Pursuant to the requirements of the Securities Exchange Act of 1934, the registrant has duly caused this report to be signed on its behalf by the undersigned hereunto duly authorized.

ENERTOPIA CORP.
"Robert McAllister"
Robert McAllister
President and Director
June 18, 2025

Enertopia Corporation: Exhibit 99.1 - Filed by newsfilecorp.com

Enertopia Announces Exercise of Warrants

Kelowna, British Columbia--(Newsfile Corp. - June 18, 2025) - Enertopia Corporation (OTCQB: ENRT, CSE: ENRT) **** ("Enertopia'' or the "Company") is pleased to announce it has received an exercise request for 500,000 warrants related to its private placement closed on May 8, 2025.

The Company reports that the CEO has exercised 500,000 warrants to purchase 500,000 shares, for total proceeds of USD $50,000 to the Company.
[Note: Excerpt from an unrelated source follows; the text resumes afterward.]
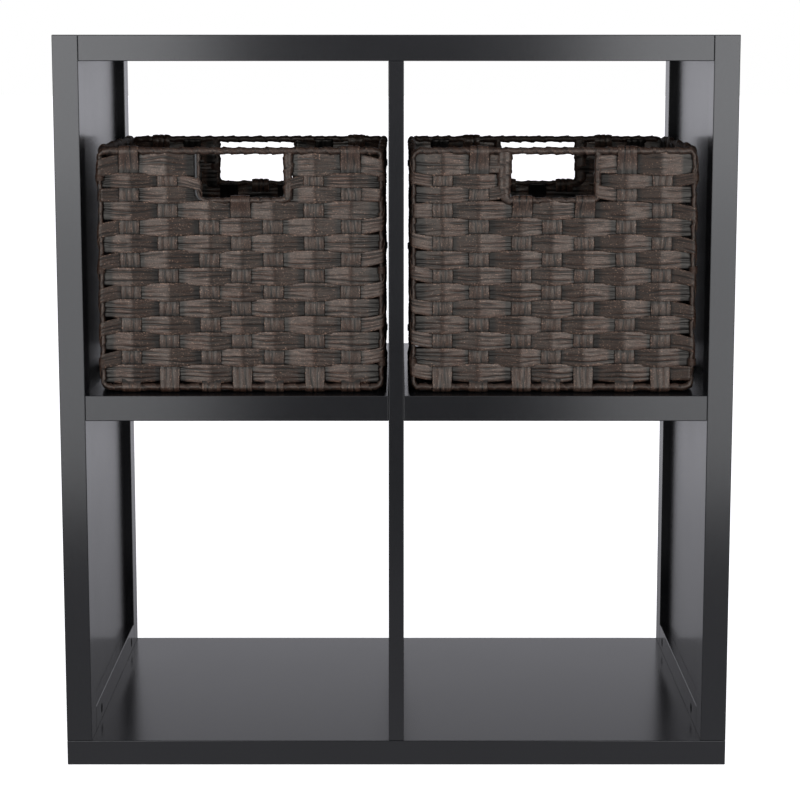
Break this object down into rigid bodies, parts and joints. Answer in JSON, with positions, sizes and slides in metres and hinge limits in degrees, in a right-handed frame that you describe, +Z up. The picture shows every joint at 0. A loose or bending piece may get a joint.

The CEO now holds 1,350,250 shares, representing 14.519% of the Company's issued and outstanding shares.

"We are working aggressively to map out the next steps for advancing our patented clean energy technologies and our patent pending oxyhydrogen technology," stated President and CEO Robert McAllister.

The common shares will be subject to a four month hold period under applicable securities laws in Canada and the rules of the Canadian Securities Exchange (the "Exchange").

Proceeds of the warrant exercise will be used for technology advancement and general working capital.

The securities referred to herein will not be or have not been registered under the United States Securities Act of 1933, as amended, and may not be offered or sold in the United States absent registration or an applicable exemption from registration requirements.

About Enertopia Corp.

Enertopia Corp. defines itself as an Energy Solutions Company focused on modern technology through a combination of our intellectual property patents in green technologies to build shareholder value.

For further information, please contact:

Enertopia Corporation Robert McAllister, CEO

Tel: 1-888-ENRT201

www.enertopia.com

Renmark Financial Communications Inc.

Preston Conable: pconable@renmarkfinancial.com

Tel: (416) 644-2020 or (212) 812-7680

www.renmarkfinancial.com

This release includes forward-looking statements within the meaning of Section 27A of the Securities Act of 1933, as amended, and Section 21E of the Securities Exchange Act of 1934, as amended. Statements which are not historical facts are forward-looking statements. The Company makes forward-looking public statements concerning its expected future financial position, results of operations, cash flows, financing plans, business strategy, products and services, potential and financing of its, mining projects, 3^rd^ party lithium technology,  competitive positions, growth opportunities, plans and objectives of management for future operations, including statements that include words such as "anticipate," "if," "believe," "plan," "estimate," "expect," "intend," "may," "could," "should," "will," and other similar expressions that are forward-looking statements.  Such forward-looking statements are estimates reflecting the Company's best judgment based upon current information and involve a number of risks and uncertainties, and there can be no assurance that other factors will not affect the accuracy of such forward-looking statements., foreign exchange and other financial markets; changes of the interest rates on borrowings; hedging activities; changes in commodity prices; changes in the investments and expenditure levels; litigation; legislation; environmental, judicial, regulatory, political and competitive developments in areas in which Enertopia Corporation operates.  There can be no assurance that the current patented or patent pending technology being used or developed will be economic or have any positive impact on Enertopia. There can be no assurance that the financing will close and if closed will have any positive impact on Enertopia. The User should refer to the risk disclosures set out in the periodic reports and other disclosure documents filed by Enertopia Corporation from time to time with regulatory authorities.

Neither the OTC Markets and the CSE Canadian Securities Exchange nor its Regulation Services Provider (as that term is defined, in the policies of the CSE Canadian Securities Exchange) accepts responsibility for the adequacy or accuracy of this release.